Open jonfroehlich opened 2 years ago

jonfroehlich commented 2 years ago

Chu and I were talking today. She is doing an analysis of our Seattle data. One question that came up is whether our APIs return data from "low quality" users (that is, users that our algorithm inferred as low quality or that were marked as manual). We've been recently shifting our visualizations and how we compute "city completion" by ignoring data from low quality users, so I was curious how this is being handled with our APIs. Perhaps we could have a flag in the API, something like includeLowQualityData=true

Related to https://github.com/ProjectSidewalk/SidewalkWebpage/issues/2966 and https://github.com/ProjectSidewalk/SidewalkWebpage/issues/2952.

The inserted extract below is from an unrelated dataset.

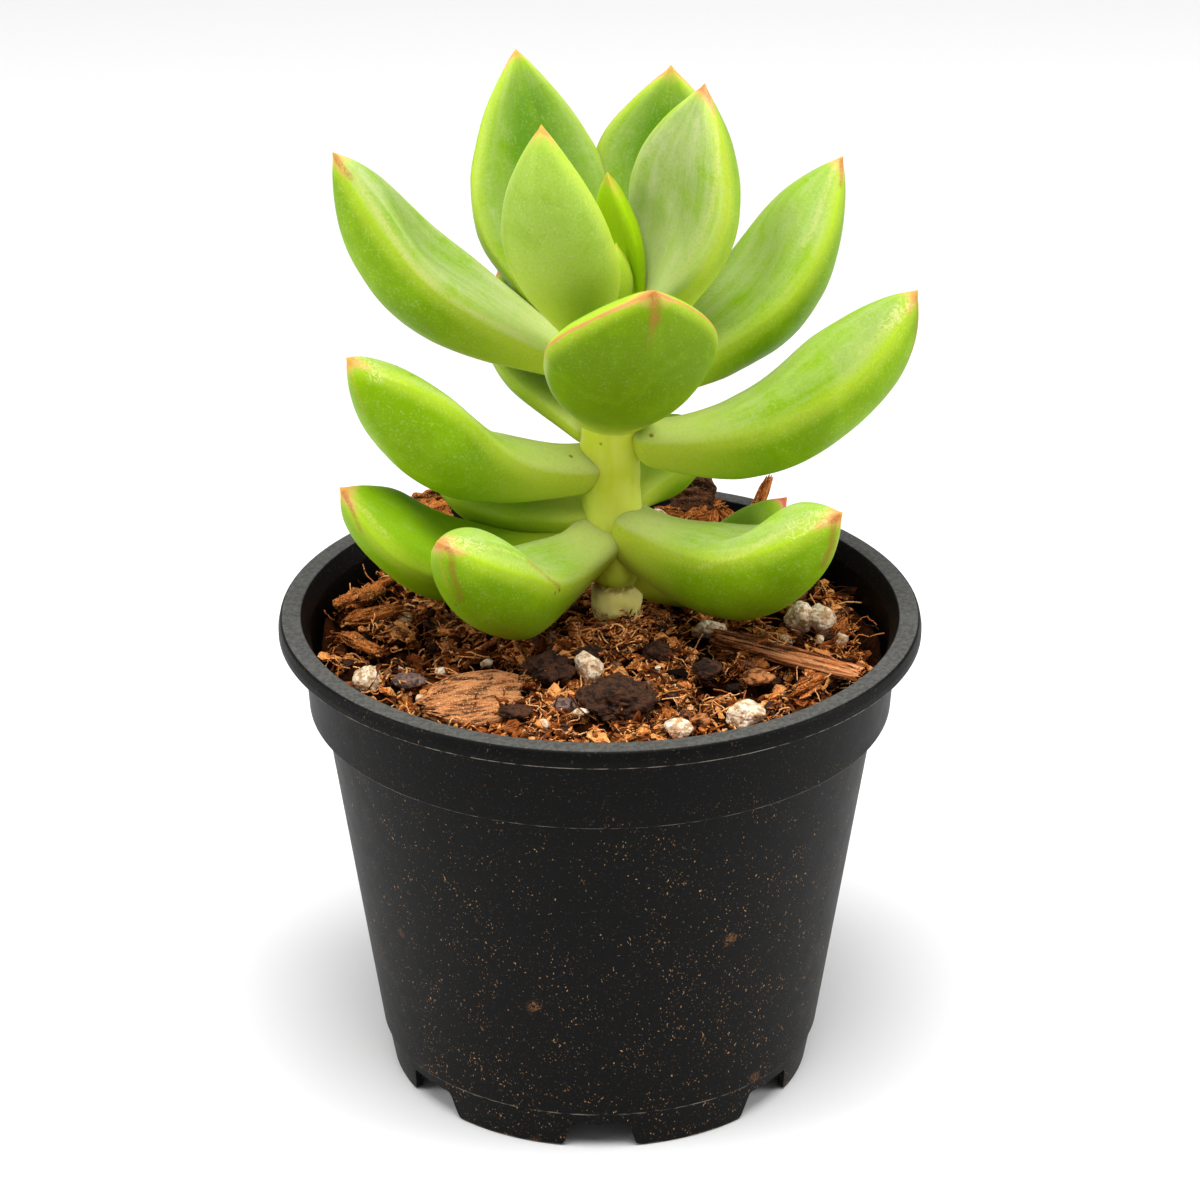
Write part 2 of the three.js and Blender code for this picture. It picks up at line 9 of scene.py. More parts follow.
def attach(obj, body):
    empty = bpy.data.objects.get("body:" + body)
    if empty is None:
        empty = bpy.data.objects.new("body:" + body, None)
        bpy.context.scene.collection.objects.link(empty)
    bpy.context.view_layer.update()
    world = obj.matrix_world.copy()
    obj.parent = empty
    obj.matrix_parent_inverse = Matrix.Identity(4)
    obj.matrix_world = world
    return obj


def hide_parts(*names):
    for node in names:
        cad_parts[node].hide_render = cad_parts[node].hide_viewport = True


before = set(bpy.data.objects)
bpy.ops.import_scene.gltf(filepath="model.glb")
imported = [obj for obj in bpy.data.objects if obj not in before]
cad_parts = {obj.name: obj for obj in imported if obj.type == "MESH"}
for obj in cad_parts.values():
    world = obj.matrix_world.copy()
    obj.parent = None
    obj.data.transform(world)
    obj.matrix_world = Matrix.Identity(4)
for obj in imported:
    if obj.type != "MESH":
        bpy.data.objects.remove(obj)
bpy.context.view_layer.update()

misaugstad commented 2 years ago

We are not currently including that low quality data. Adding a flag for that is a bit more complicated than it initially seems, because we need to decide whether or not to include the low quality data early in the clustering process. When we do nightly clustering, we could potentially run the second stage of clustering (multi-user clustering) twice (once with and once without low quality data) and store both of those in the database in order to support adding that flag.

jonfroehlich commented 2 years ago

Gotcha. Useful to know regardless.

We should include such information in the API docs themselves (but this goes back to generally improving those docs anyway https://github.com/ProjectSidewalk/SidewalkWebpage/issues/2754)